Grade Course: Essay Example

  • Category:
    Other
  • Document type:
    Assignment
  • Level:
    Undergraduate
  • Page:
    4
  • Words:
    2330

Sustainable Tourism

Sustainable Tourism

Introduction

Just like the sustainable development, sustainable tourism is more of a political slogan than a problem-solving tool. This stems from the fact that different stakeholders and observers perceive the concept as a plan, a strategy, a product, or a philosophy based on their interests in the tourism industry. As Wahab and Pigram (1997) observe, much of the controversy surrounding sustainable tourism can be traced to the vague meaning of the word ‘sustainable’. In tourism specifically, the use of the term ‘sustainable tourism’ attracts support and interest from some sections, while attracting criticism from detractors in equal measure. But what exactly does sustainable tourism mean? Well, although there are numerous definitions in literature, Lane (2009) implies that the concept would include a form of tourism that was more concerned not only with the economic, cultural and environmental impacts, but also of the indirect impacts that it had on all stakeholders involved. For example, Lane (2009) proposes that tourism marketers need to be more informed and responsible in their communication to potential markets. Host populations on the other hand need to be better equipped and prepared to manage tourism, while the holidaymakers would also need to be a better-informed lot. For sustainable tourism to occur, Lane (2009) suggests that conducting a research on the sector is necessary in order to understand the issues, strengths, opportunities and challenges therein.

More specifically, Hamblin (2001) proposes that sustainable tourism must satisfy the visitors who are interested in a tourist product; it must be profitable to the entrepreneurs and investors in the industry; it must be acceptable within the host community; and it must protect the environmental resources on which the tourism industry is based.

Swarbrooke (1999) on the other hand argues that sustainable tourism goes beyond meeting the short-term needs of the current generation. Specifically, the phrase means that tourism undertaken in the present should not compromise the ability of future generation to get the same value or more from tourism than the current generation does. As such, the sustainable tourism concept goes beyond short-term environmental protection, cultural safeguards, and economic interests. In particular, Swarbrooke argues that sustainable tourism is concerned with “long-term economic viability and social justice” (p. Vii). Concossis and Mexa (2004) share this opinion by arguing that sustainable tourism is a form of development, which protects the cultural and natural resources by respecting the environment.
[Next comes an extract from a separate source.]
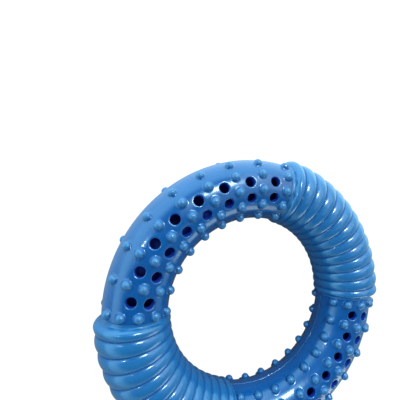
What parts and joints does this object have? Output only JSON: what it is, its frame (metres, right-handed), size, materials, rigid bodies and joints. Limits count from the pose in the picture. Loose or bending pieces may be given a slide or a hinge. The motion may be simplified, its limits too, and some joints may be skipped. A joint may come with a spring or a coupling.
{
  "type": "chew ring",
  "caption": "Hollow blue rubber chew ring with nubbed, pierced sections and ribbed grip sections, built from upper and lower half shells.",
  "frame": {"origin": "centre of the ring on the surface it rests on, under the rib crests", "axes": "+Z is the ring's axis, up from that surface; +X and -X point at the middles of the ribbed sections, +Y and -Y at the middles of the nubbed sections"},
  "size_m": [0.1314, 0.1262, 0.0294],
  "materials": {
    "nubbed_rubber": "glossy moulded",
    "ribbed_rubber": "glossy moulded"
  },
  "bodies": {
    "root": {"nubbed_upper_shell_1": "nubbed_rubber", "nubbed_lower_shell_1": "nubbed_rubber", "nubbed_upper_shell_2": "nubbed_rubber", "nubbed_lower_shell_2": "nubbed_rubber", "ribbed_upper_shell_1": "ribbed_rubber", "ribbed_lower_shell_1": "ribbed_rubber", "ribbed_upper_shell_2": "ribbed_rubber", "ribbed_lower_shell_2": "ribbed_rubber"}
  },
  "joints": []
}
Additionally, this form of tourism is economically equitable and socially acceptable.

Reading the different definitions, one gets the impression that sustainable tourism needs to meet the social, political and cultural needs of contemporary tourist areas, without jeopardising the chances of future tourists experiencing the same culture, environment or economic gains. Admittedly, this is not an easy thing to do considering the notion that human beings are inherently selfish, and would therefore want to get as much benefits from the environment without considering future generations. Even more challenging for the contemporary society is the issue of how to uphold the life support systems, crucial ecological processes, and cultural integrity that at times takes political significance owing to the fact that it brings benefits to some people while imposing costs on others. Overall however, Hamblin (2001) argues that with all it benefits and shortcomings, sustainable tourism cannot be separated from sustainable development since people, organisations or economies pursue the former as a means to attaining the latter.
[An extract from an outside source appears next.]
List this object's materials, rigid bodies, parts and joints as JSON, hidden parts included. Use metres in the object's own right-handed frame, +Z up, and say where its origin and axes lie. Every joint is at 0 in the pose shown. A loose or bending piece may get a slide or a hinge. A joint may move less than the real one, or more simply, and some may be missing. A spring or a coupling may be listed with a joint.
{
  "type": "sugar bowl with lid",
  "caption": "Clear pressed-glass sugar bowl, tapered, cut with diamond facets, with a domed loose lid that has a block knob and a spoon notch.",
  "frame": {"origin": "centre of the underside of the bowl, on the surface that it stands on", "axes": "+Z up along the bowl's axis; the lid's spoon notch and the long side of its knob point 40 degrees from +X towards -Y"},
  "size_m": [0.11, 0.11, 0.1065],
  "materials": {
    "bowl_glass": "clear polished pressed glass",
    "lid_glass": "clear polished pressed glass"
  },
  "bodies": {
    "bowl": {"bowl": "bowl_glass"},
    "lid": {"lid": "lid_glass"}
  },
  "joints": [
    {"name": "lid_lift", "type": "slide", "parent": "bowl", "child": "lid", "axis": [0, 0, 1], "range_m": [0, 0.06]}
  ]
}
The debate regarding sustainable development is a sensitive one. As Swarbrooke (1999) observes, there are too many issues intermeshed in the debate. Unfortunately, some of these issues are not evaluated or challenged adequately to provide the much-needed answers. For example, the notion that small-scale tourism is more sustainable than large-scale or mass tourism could be misleading. This is would especially be the case if the nature of tourism areas were not put into consideration.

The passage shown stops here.